- Mizpah Lodge Building
- U.S. National Register of Historic Places
- Location: 260 Front St., Sheldon, North Dakota
- Coordinates: 46°35′20″N 97°29′32″W﻿ / ﻿46.58889°N 97.49222°W
- Area: less than one acre
- Built: 1905
- NRHP reference No.: 05000913
- Added to NRHP: August 24, 2005

= Mizpah Lodge Building =

The Mizpah Lodge Building on Front St. in Sheldon, North Dakota was built in 1905. It has also been known as Mel's Country Grocery. It is a fraternal/commercial block building. It was listed on the National Register of Historic Places in 2005.

==History==
The two-story brick building was built for Mizpah Lodge #39, a Masonic lodge chartered in 1893.
It "was one of the masonic "blue" lodges, the common denominators of Masonry inasmuch as it was in such lodges that the initial three degrees - Entered Apprentice, Fellowcraft
and Master Mason - were conferred on the candidate." The lodge had 11 charter members, and met in Sheldon's I.O.O.F hall and then in A.O.U.W. halls.
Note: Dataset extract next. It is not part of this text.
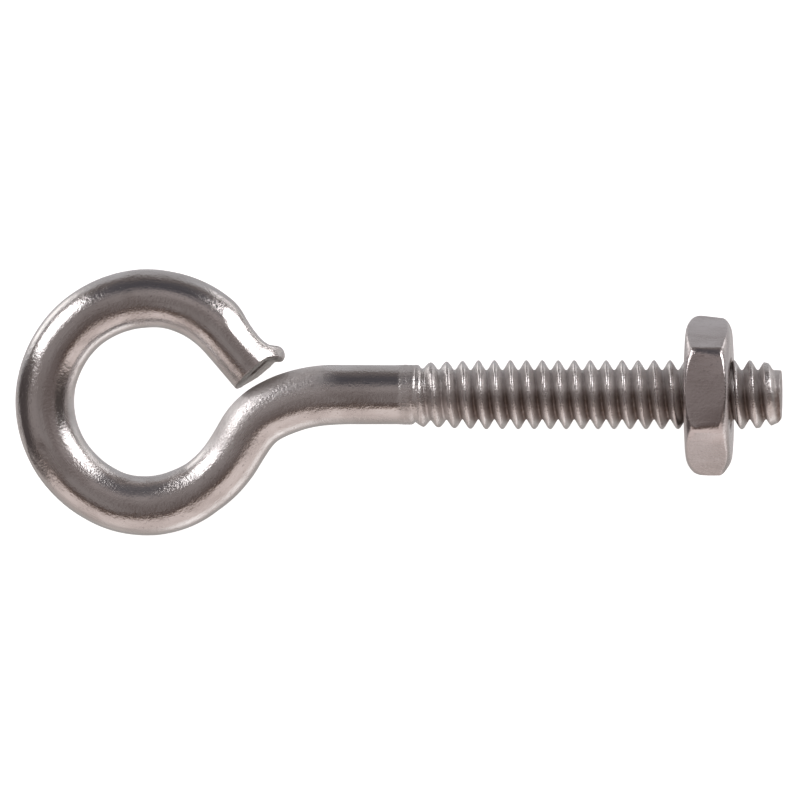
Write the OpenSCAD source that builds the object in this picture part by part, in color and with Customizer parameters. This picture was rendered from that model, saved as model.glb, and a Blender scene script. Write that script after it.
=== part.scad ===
// Turned wire eye bolt with a hexagon nut.
// Units are millimetres. The origin is the centre of the eye opening, the eye lies in the
// XY plane, +X runs along the shank from the eye to the free end, and +Z is square to the eye.
//
// The bolt is one length of round wire: an open eye, a reverse bend that brings the shank back
// near the middle of the eye, a short plain shank and a right-hand thread. The nut is a
// separate piece on that thread. Its bearing face is a thin ring let into its eye-side end,
// a node of its own so that it can advance along the bolt while the nut turns.

/* [Wire and eye] */
// Diameter of the round wire
wire_d = 3.9; // [3.8:0.02:3.92]
// Clear width across the inside of the eye
eye_inside_d = 9.8; // [9:0.1:13]
// Angle on the eye, from +X, where the round ends and the straight tail begins
tail_angle = 41; // [36:1:46]
// Length of the straight tail along its axis
tail_len = 3.45; // [3:0.05:3.5]
// Rake of the sheared end face
shear_rake = 7; // [0:1:10]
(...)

It began construction of its own building in 1905 when membership had reached 54 and there were at least seven fraternal organizations in town, with scheduling of meeting times being an issue.

The building's second floor consisted of a main lodge hall, club room, kitchen, and club room lavatory. The first floor was occupied by a succession of commercial operations. Business types on the ground floor space included various retail enterprises including Mel's Country Grocery.